Q in the Transition to Work

QUALITY IN THE TRANSITION BACK TO WORK, IN ENSURING THE CURRENCY OF QUALIFICATIONS, IN AFTERCARE AND IN FOLLOW-UP


Awards and the transfer of knowledge to practice. Towards the end of the learning experience, although there is of course no real end to lifelong learning, the question of the award is a live issue in continuing education. Rather than a mere certificate of completion, the award of a university diploma can be a very real symbol of success and recognition in an insecure working life. For this reason it is up to the university and its continuing education arm to enhance the image and secure the foundations of its continuing education programmes, so as to strengthen links between higher education and the workplace and the company. The currency -the "quality"- of a diploma depends not only on its academic rigour, but on its usefulness to and its recognition by the outside world, especially in the case of adults. The choice of assessment methods needs to take this into account. Case studies, project management, and the recruitment of professional experts as co-evaluators are all innovations that aim for the same objective -that university continuing education should promote the transfer of theoretical knowledge into the workplace. The responsibility for this should not be left to the individual, it is a real challenge both to the institution and to all involved.


Long-term follow-up. If lifelong learning and continuing education are taken seriously, the achievement of an award is not, as in the traditional model, the end of the learning process.
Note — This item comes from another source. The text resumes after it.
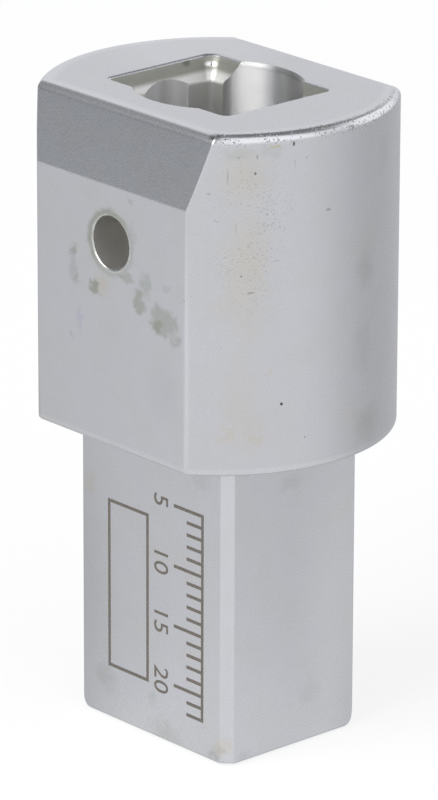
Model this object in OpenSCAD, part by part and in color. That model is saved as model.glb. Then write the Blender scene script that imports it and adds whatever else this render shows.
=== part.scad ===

As a reflective practitioner who also considers the future, the mature student will need to keep in touch with experts, for professional reasons and for personal development, as well as with fellow students, who can offer a rich source of shared experience and insight as well as critical analysis. The university must develop a more and more flexible yet stable structure to accommodate this and the continuing education department should play a major role in guaranteeing an effective quality framework.